Alternanza dimezzata: chi se ne duole e chi festeggia la sconfitta del ‘capitale disumano’

In materia di alternanza scuola-lavoro il ‘contratto’ fondativo dell’attuale maggioranza di governo lamentava che “quello che avrebbe dovuto rappresentare un efficace strumento di formazione dello studente si è presto trasformato in un sistema inefficace, con studenti impegnati in attività che nulla hanno a che fare con l’apprendimento” e asseriva che “Uno strumento così delicato che non preveda alcun controllo né sulla qualità delle attività svolte, né sull’attitudine che queste hanno con il ciclo di studi dello studente, non può che considerarsi dannoso”.

Non c’era dunque un rifiuto di principio dell’ASL, ma una critica della sua disconnessione con il tipo di studi intrapresi dallo studente, unita alla mancanza di controlli sulle attività svolte. Il ministro Bussetti ha ritenuto di rendere operativa questa indicazione dimezzando le ore previste dalla Buona Scuola per gli istituti tecnici (da 400 a 150 ore per gli istituti tecnici e a 180 per i professionali; da 200 a 90 ore per i licei), anche se ha utilizzato la formula della “durata non inferiore a…”, che ammette in teoria anche periodi di ASL più lunghi, ma a spese delle stesse scuole, visto che il finanziamento previsto dalla legge 107/2015 per l’alternanza è stato più che dimezzato. 

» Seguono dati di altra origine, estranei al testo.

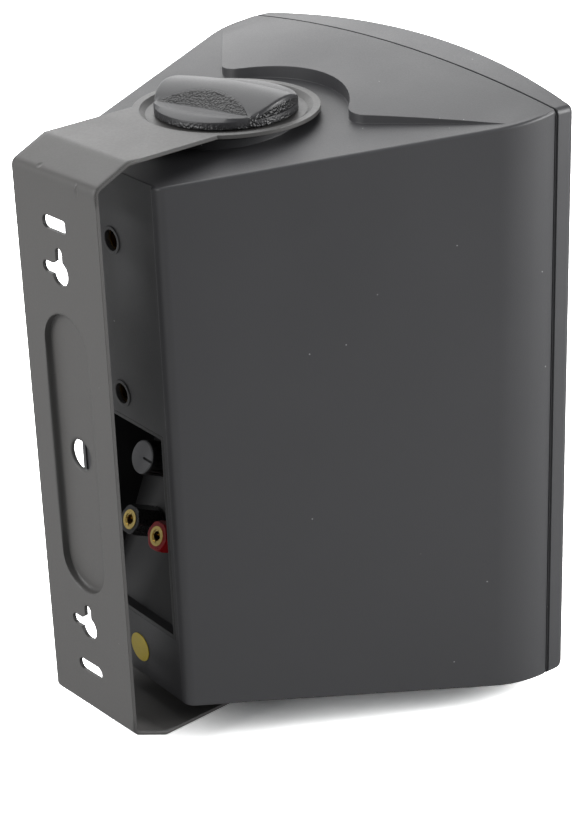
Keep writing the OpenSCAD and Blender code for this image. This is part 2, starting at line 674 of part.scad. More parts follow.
module transformer_screws() {
    color("silver") in_transformer() for (s = [-1, 1]) facing(s * foot_screw_x, 1.2, 0)
        pan_screw(1.3, 2.6, 1.5, 5);
}

// Crossover board, parallel to the ramp and fixed behind the cup
module on_board(x, v) { on_ramp(x, v) translate([0, 0, -cup_floor - board_gap - board_t]) mirror([0, 0, 1]) children(); }
module crossover_board() {
    color("#2f5a35") on_ramp(0, board_v) translate([0, 0, -cup_floor - board_gap]) difference() {
        translate([0, 0, -board_t / 2]) cube([board_w, board_h, board_t], center = true);
        for (s = [-1, 1]) translate([s * 20, -16, -3]) cylinder(r = 1.6, h = 6);
    }
}
module board_screws() {
    color("silver") for (s = [-1, 1]) {
        on_board(s * 20, board_v - 16) pan_screw(1.5, 2.8, 1.6, board_t + board_gap + 1.5);
        on_ramp(s * 20, board_v - 16) translate([0, 0, -cup_floor - board_gap]) ring(2.6, 1.5, board_gap);
    }
}
module crossover_coil() {
    color("#b06a2c") on_board(-9, board_v) {
        ring(11, 5.4, 12);
        ring(5.4, 3.4, 14);
    }
}
module crossover_capacitors() {
    color("#1d2a4a") on_board(12, board_v) {
        translate([0, 8, 5.2]) rotate([0, 90, 0]) cylinder(r = 5.2, h = 18, center = true);
        translate([0, -6, 4.2]) rotate([0, 90, 0]) cylinder(r = 4.2, h = 15, center = true);
    }
}
module crossover_resistor() {
    color("#d8d4c8") on_board(6, board_v - 15.5) translate([0, 0, 2.6]) cube([17, 5, 5], center = true);
}

// Woofer, in its own frame: +Z faces the room from the baffle's front face
module at_woofer() { on_pivot() facing(0, baffle_y, woofer_z) children(); }
module woofer_screw_pos() {
    for (a = [45 : 90 : 315]) facing(0, baffle_y, woofer_z) rotate([0, 0, a])
        translate([woofer_d / 2 - 4.5, 0, 0]) children();
}
module woofer_basket() {
    color("#3b3d40") at_woofer() difference() {
        rotate_extrude($fn = 96) polygon([[coil_r + 1, -basket_depth - 1.5], [seat_r, -basket_depth - 1.5],
            [seat_r + 1, -basket_depth + 8], [basket_r, -4], [basket_r, 0], [woofer_d / 2, 0],
            [woofer_d / 2, flange_t], [basket_r - 1.6, flange_t], [basket_r - 1.6, -3.4],
            [seat_r - 0.8, -basket_depth + 9.5], [seat_r - 4, -basket_depth + 9.5],
            [seat_r - 4, -basket_depth + 8], [seat_r - 1.8, -basket_depth + 8],
            [seat_r - 2, -basket_depth], [coil_r + 1, -basket_depth]]);
        for (a = [30 : 60 : 330]) rotate([0, 0, a]) translate([basket_r - 8, 0, -16])
            rotate([0, 45, 0]) cube([30, 26, 13], center = true);
        for (a = [45 : 90 : 315]) rotate([0, 0, a]) translate([woofer_d / 2 - 4.5, 0, -over])
            cylinder(r = 1.9, h = 5);
    }
}
module woofer_gasket() {
    color("#151516") at_woofer() translate([0, 0, flange_t + 0.5]) difference() {
        ring(woofer_d / 2 - 0.5, cone_r + 10.5, gasket_t);
        for (a = [45 : 90 : 315]) rotate([0, 0, a]) translate([woofer_d / 2 - 4.5, 0, -over])
            cylinder(r = 3.4, h = 5);
    }
}
module woofer_surround() {
    t = 0.5;
    roll = 3.6;
    mid = cone_r + 1.2 + roll;
    color("#1a1a1b") at_woofer() translate([0, 0, flange_t]) rotate_extrude($fn = 96)
        polygon(concat([[cone_r - 1.5, 0], [mid - roll, 0]], arc_pts(mid, 0, roll - t, 180, 0, 12),
            [[basket_r + 1.2, 0], [basket_r + 1.2, t]], arc_pts(mid, t, roll - t, 0, 180, 12), [[cone_r - 1.5, t]]));
}
module woofer_cone() {
    color("#262627") at_woofer() rotate_extrude($fn = 96)
        polygon([[coil_r, -21], [coil_r + 0.9, -21.4], [coil_r + 12, -12.5], [cone_r - 2, flange_t - 1.2],
            [cone_r, flange_t - 1.2], [cone_r, flange_t], [cone_r - 2.4, flange_t], [coil_r + 11.4, -11.6]]);
}
module dust_cap() {
    cap_r = 19;
    rise = 5;
    r = (cap_r * cap_r + rise * rise) / (2 * rise);
    base = -21 + (cap_r - coil_r) * 0.8246 + 0.3;
    a = asin(cap_r / r);
    color("#1d1d1e") at_woofer() translate([0, 0, base + rise - r]) rotate_extrude($fn = 64)
        polygon(concat(arc_pts(0, 0, r, 90 - a, 90, 10), arc_pts(0, 0, r - 0.5, 90, 90 - a, 10)));
}
module voice_coil() {
    color("#b5722e") at_woofer() translate([0, 0, -47]) {
        ring(coil_r, coil_r - 0.4, 26);
        ring(coil_r + 0.5, coil_r, 9);
    }
}
module spider() {
    rest = -basket_depth + 9.5;
    n = 24;
    r0 = coil_r + 0.1;
    r1 = seat_r - 1.4;
    color("#c9b37a") at_woofer() translate([0, 0, rest + 0.1]) rotate_extrude($fn = 64)
        polygon(concat([for (i = [0 : n]) [r0 + (r1 - r0) * i / n, 0.7 - 0.7 * cos(i / n * 360 * 3)]],
            [for (i = [n : -1 : 0]) [r0 + (r1 - r0) * i / n, 1.1 - 0.7 * cos(i / n * 360 * 3)]]));
}
module woofer_top_plate() {
    color("#8d8f92") at_woofer() translate([0, 0, -basket_depth - 1.5 - top_plate_t])
        ring(magnet_d / 2 - 3, coil_r + 1, top_plate_t);
}
module woofer_magnet() {
    color("#4a4b4d") at_woofer() translate([0, 0, -basket_depth - 1.5 - top_plate_t - magnet_t])
        ring(magnet_d / 2, coil_r + 7, magnet_t);
}
module woofer_yoke() {
    color("#8d8f92") at_woofer() translate([0, 0, -basket_depth - 1.5 - top_plate_t - magnet_t]) {
        translate([0, 0, -5]) cylinder(r1 = magnet_d / 2 - 6, r2 = magnet_d / 2 - 3, h = 5);
        cylinder(r = coil_r - 1.3, h = magnet_t + top_plate_t + 1);
    }
}
module woofer_screws() {
    color("silver") on_pivot() woofer_screw_pos() translate([0, 0, flange_t]) pan_screw(1.4, 3, 1.6, 9);
}

// Tweeter
module tweeter_screw_pos() {
    for (a = [45 : 90 : 315]) facing(0, baffle_y, tweeter_z) rotate([0, 0, a])
        translate([tweeter_d / 2 - 4, 0, 0]) children();
}
module at_tweeter() { on_pivot() facing(0, baffle_y, tweeter_z) children(); }
module tweeter_plate() {
    color("#1c1c1d") at_tweeter() difference() {
        rotate_extrude($fn = 96) polygon([[13.4, -1], [tweeter_hole_r - 1, -1], [tweeter_hole_r - 1, 0],
            [tweeter_d / 2, 0], [tweeter_d / 2, 1.8], [tweeter_d / 2 - 0.8, 2.6], [24, 2.6], [17, 1], [13.4, 0]]);
        for (a = [45 : 90 : 315]) rotate([0, 0, a]) translate([tweeter_d / 2 - 4, 0, -over])
            cylinder(r = 1.7, h = 6);
    }
}
module tweeter_dome() {
    r = 14.4;
    a = asin(12.9 / r);
    color("#39393b") at_tweeter() translate([0, 0, -r * cos(a) - 0.6]) rotate_extrude()
        polygon(concat(arc_pts(0, 0, r, 90 - a, 90, 10), arc_pts(0, 0, r - 0.4, 90, 90 - a, 10)));
    color("#39393b") at_tweeter() translate([0, 0, -1]) ring(13.2, 12.6, 0.5);
}
module tweeter_magnet() {
    color("#77797c") at_tweeter() translate([0, 0, -19]) cylinder(r = 21, h = 18);
}
module tweeter_screws() {
    color("silver") on_pivot() tweeter_screw_pos() translate([0, 0, 2.6]) pan_screw(1.2, 2.4, 1.3, 9);
}

module round_label() {
    color("#c9b53a") on_pivot() translate([0, -back_reach + panel_step, -96.5]) rotate([90, 0, 0])
        cylinder(r = 7.5, h = 0.3);
}

rear_cabinet();
front_baffle();
baffle_gasket();
grille();
housing_screws();
top_pivot_insert();
bottom_pivot_insert();
top_friction_washer();
bottom_friction_washer();
rear_inserts();
bracket();
top_knob();
top_knob_stud();
top_knob_washer();
bottom_knob();
bottom_knob_stud();
bottom_knob_washer();
terminal_cup();
cup_gasket();
black_post();
red_post();
post_collars();
black_cap();
black_cap_core();
red_cap();
red_cap_core();
post_nuts();
solder_tags();
tap_switch();
tap_shaft();
tap_knob();
tap_nut();
transformer_core();
transformer_coil();
transformer_frame();
transformer_screws();
crossover_board();
crossover_coil();
crossover_capacitors();
crossover_resistor();
board_screws();
woofer_basket();
woofer_gasket();
woofer_surround();
woofer_cone();
dust_cap();
voice_coil();
spider();
woofer_top_plate();
woofer_magnet();
woofer_yoke();
woofer_screws();
tweeter_plate();
tweeter_dome();
tweeter_magnet();
tweeter_screws();
round_label();
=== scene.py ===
"""Looks of a compact two-way loudspeaker that swivels on a U bracket. Metres, in the frame's axes."""
import json
import math

import bmesh
import bpy
from mathutils import Matrix, Vector

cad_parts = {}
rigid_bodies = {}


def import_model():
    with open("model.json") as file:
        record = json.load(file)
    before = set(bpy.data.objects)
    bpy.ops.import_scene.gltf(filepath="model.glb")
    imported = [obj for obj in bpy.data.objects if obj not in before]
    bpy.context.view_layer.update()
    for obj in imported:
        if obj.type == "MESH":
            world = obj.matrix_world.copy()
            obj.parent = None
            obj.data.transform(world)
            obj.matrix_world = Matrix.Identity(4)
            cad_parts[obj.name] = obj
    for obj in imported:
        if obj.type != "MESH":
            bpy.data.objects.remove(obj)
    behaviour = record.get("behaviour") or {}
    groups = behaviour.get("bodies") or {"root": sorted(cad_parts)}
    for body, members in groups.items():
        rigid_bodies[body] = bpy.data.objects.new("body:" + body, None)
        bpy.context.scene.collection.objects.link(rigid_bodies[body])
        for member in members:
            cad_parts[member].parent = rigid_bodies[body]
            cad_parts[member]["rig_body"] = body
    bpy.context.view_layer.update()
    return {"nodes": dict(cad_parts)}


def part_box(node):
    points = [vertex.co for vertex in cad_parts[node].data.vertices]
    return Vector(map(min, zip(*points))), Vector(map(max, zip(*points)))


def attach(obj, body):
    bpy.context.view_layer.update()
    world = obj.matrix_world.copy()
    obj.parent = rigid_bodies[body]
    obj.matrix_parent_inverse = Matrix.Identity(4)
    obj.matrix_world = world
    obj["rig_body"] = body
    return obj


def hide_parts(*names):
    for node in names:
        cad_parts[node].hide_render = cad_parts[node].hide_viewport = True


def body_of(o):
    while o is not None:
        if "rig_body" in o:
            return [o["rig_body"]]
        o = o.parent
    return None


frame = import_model()
scene = bpy.context.scene
scene.view_settings.view_transform = "Standard"
MM = 0.001
CAD = frame["nodes"]

# Camera and swivel
# The camera is the photograph's own, recovered in the cabinet's axes: they start on the swivel
# axis at mid height and are turned with the cabinet on its bracket.
SWIVEL = Matrix.Translation((0, 82 * MM, 0)) @ Matrix.Rotation(math.radians(-3.7), 4, "Z")
AZIMUTH, ELEVATION, ROLL = (math.radians(a) for a in (36.8, 24.93, -2.07))
SIDEWAYS, UPWARDS, DISTANCE = 21.29 * MM, -5.87 * MM, 902.4 * MM
LENS_MM = 99.0

back = Vector((math.cos(ELEVATION) * math.cos(AZIMUTH), -math.cos(ELEVATION) * math.sin(AZIMUTH),
               math.sin(ELEVATION)))
level = Vector((0, 0, 1)).cross(back).normalized()
upright = back.cross(level)
right = math.cos(ROLL) * level + math.sin(ROLL) * upright
up = math.cos(ROLL) * upright - math.sin(ROLL) * level
spot = SIDEWAYS * right + UPWARDS * up + DISTANCE * back
camera = bpy.data.objects.new("camera", bpy.data.cameras.new("camera"))
camera.data.lens = LENS_MM
camera.data.sensor_width = 36
camera.data.clip_start = 0.05
camera.matrix_world = SWIVEL @ Matrix.Translation(spot) @ Matrix((right, up, back)).transposed().to_4x4()
scene.collection.objects.link(camera)
scene.camera = camera


# Studio
# A white paper sweep under four soft panels. The largest stands beyond the object, and its
# reflection gives the upper faces their sheen. The camera sees the paper brighter than it is, so
# that it is white right up to the object's shadow.
def linear(code):
    """An sRGB hex colour as linear RGBA."""
    parts = [int(code[i:i + 2], 16) / 255 for i in (1, 3, 5)]
    return tuple(p / 12.92 if p <= 0.04045 else ((p + 0.055) / 1.055) ** 2.4 for p in parts) + (1.0,)


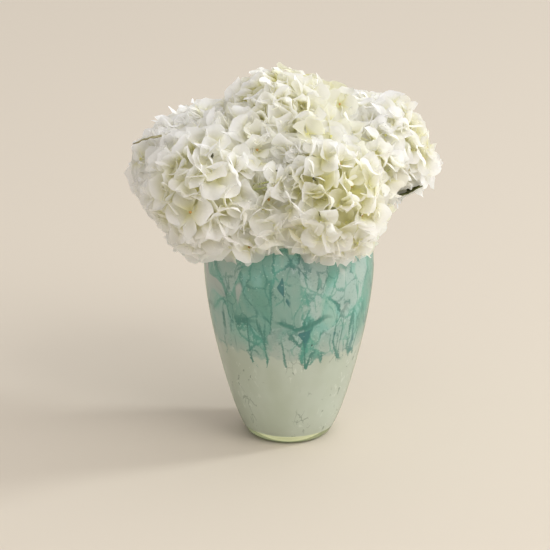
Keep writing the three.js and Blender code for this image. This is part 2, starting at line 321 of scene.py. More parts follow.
    # The milky part: soft cloud, white flecks and a few grey marks.
    milk = glass.blend(glass.step(glass.noise(drawn, 24, 3), 0.38, 0.66),
                       srgb(202, 208, 190), srgb(216, 222, 208))
    chipped = glass.step(glass.noise(drawn, 30, 1), 0.54, 0.62)
    for low, scale, tint in ((0.62, 200, srgb(236, 240, 228)), (0.66, 150, srgb(98, 112, 92))):
        fleck = glass.step(glass.noise(grainy, scale, 2), low, low + 0.03)
        milk = glass.blend(fleck * chipped * 0.75, milk, tint)
    marks = veins(grainy, 110, 0.05) * glass.step(glass.noise(drawn, 46, 1), 0.60, 0.65)
    milk = glass.blend(marks * 0.6, milk, srgb(100, 112, 92))

    # The chips end in a ragged edge that reaches lowest along the runs and veins.
    ragged = height + 22 * MM * glass.noise(glass.place((1, 1, 0.5)), 44, 4)
    ragged = ragged + 12 * MM * glass.noise(glass.place((1, 1, 0.35)), 150, 3)
    ragged = ragged + 8 * MM * runs + 5 * MM * thin
    above = glass.step(ragged, CHIPS_FROM + 17 * MM, CHIPS_FROM + 21 * MM)
    body = glass.blend(above, milk, marble)
    # The clear foot is olive, with a painted bright lens of gathered light across the front and
    # back, in its colour and in a painted glow.
    foot = 1 - glass.step(height, *CLEAR_FOOT)
    sideways = glass.part(glass.place(), 0)
    painted_lens = glass.step(height - 6.2 * sideways * sideways, 2.5 * MM, 4.0 * MM)
    body = glass.blend(foot, body, glass.blend(painted_lens, srgb(160, 164, 106), srgb(252, 252, 214)))
    # Painted glow: the whole wall glows faintly, the milk more than the chips, and the foot's
    # painted lens glows bright.
    painted_glow = glass.blend(foot * painted_lens, glass.blend(above, srgb(58, 60, 50), srgb(26, 44, 40)),
                           srgb(164, 166, 120))

    cased = glass.node("ShaderNodeBsdfPrincipled", None, {
        "Base Color": body, "Roughness": 0.28, "IOR": 1.5, "Coat Weight": 1.0,
        "Coat Roughness": 0.03, "Emission Color": painted_glow, "Emission Strength": 1.0,
        "Normal": glass.bump(glass.noise(drawn, 26, 2), 0.12, 1.0 * MM)})
    glow = glass.node("ShaderNodeBsdfTranslucent", None, {"Color": srgb(206, 222, 210)})
    milky = glass.node("ShaderNodeMixShader", None, [0.36, cased, glow])
    # The clear casing shows alone in the foot and where the wall is seen edge on.
    clear = glass.node("ShaderNodeBsdfGlass", None, {
        "Color": srgb(240, 246, 222), "Roughness": 0.02, "IOR": 1.5})
    rim_light = glass.node("ShaderNodeLayerWeight", None, {"Blend": 0.5}, "Facing")
    casing = glass.step(rim_light, 0.80, 0.98) * 0.6
    casing = casing + (1 - casing) * foot * 0.35
    return glass.surface(glass.node("ShaderNodeMixShader", None, [casing, milky, clear]))


vase.data.materials.append(marbled_glass())
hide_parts("vase")
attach(vase, "root")


# ---- Stems ------------------------------------------------------------------------
# Six woody canes, cut square. Each stands on the vase's floor, leans on the rim
# and bends out into its head. A ring swells at every pair of leaf scars.

STEM_RADIUS = 3.2 * MM
STEM_CLEARANCE = 0.3 * MM        # between its cut end and the vase's floor
STEM_FOOT_CIRCLE = 25 * MM
STEM_TWIST = radians(-150)       # foot to rim, round the axis
STEM_RIM_CIRCLE = 48 * MM
MIDDLE_STEM_LEAN = 5 * MM
STEM_TOP_DROP = 0.3              # stem top below its head's centre, in head radii
STEM_STEPS = 20                  # to each of the five stretches of its middle line
MOUTH = Vector((0, 0, 229 * MM))
LEAF_SCARS = (0.22, 0.48, 0.70)  # along a stem
SCAR_RING = 0.011                # half the length of the ring there, along a stem
SCAR_SWELLING = 1.22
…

Così ridimensionata l’ASL rischia di perdere il suo carattere di ponte tra apprendimento teorico ed esperienza pratica, di circolarità tra attività di studio e prima acculturazione lavorativa, e di questo si sono lamentate le associazioni dei datori di lavoro, che vedono svanire l’occasione di pre-orientare masse importanti di giovani verso atteggiamenti più positivi nei confronti del lavoro, e anche l’ANP, il cui presidente Antonello Giannelli ha sottolineato, in occasione del suo intervento a‘Job&Orienta’ (Verona, 30 novembre), il successo di molte delle esperienze realizzate (tra le quali segnaliamo anche quelle promosse da Tuttoscuola con Civicamente e IUL/Indire alle quali hanno partecipato con soddisfazione dei docenti e degli studenti migliaia di giovani, visibili sul sito www.tuttoalternanza.it) e di un “progetto formativo che consente di entrare in contatto con il principio fondante della nostra Costituzione che afferma che l’Italia è una Repubblica fondata sul lavoro”.

Celebrano invece un sia pur parziale successo coloro che denunciano il carattere di autosfruttamento delle esperienze di ASL, intese come forme di preparazione di massa dei giovani al lavoro precario, discontinuo e continuamente cangiante: una via perversa alla formazione del ‘Capitale disumano’, come si intitola provocatoriamente un peraltro brillante e dottissimo pamphlet di Roberto Ciccarelli (edizioni La Talpa, Manifestolibri, Roma, 2018). Tra una citazione di Lautréamont (e di altri autori francesi, da Foucault a Deleuze ad altri pensatori antiautoritari di scuola post-moderna) e un ritorno alla severa concezione classicista dello studio di Gramsci (fermamente critico verso ogni contaminazione dello studio con la formazione professionale), Ciccarelli denuncia la subordinazione dell’ASL agli obiettivi strategici del grande capitale, che sono quelli di condizionare culturalmente la formazione della forza lavoro in modo che sia flessibile, disponibile al cambiamento continuo, dipendente dai controllori di un mercato dominato dai capitalisti. La scuola dell’alternanza viene presentata, in questa analisi, come una servostruttura del grande capitale. Un assunto molto astratto che, per dirla con il linguaggio dell’autore di questo libro, si colloca a nostro avviso in una dimensione palesemente ideologica.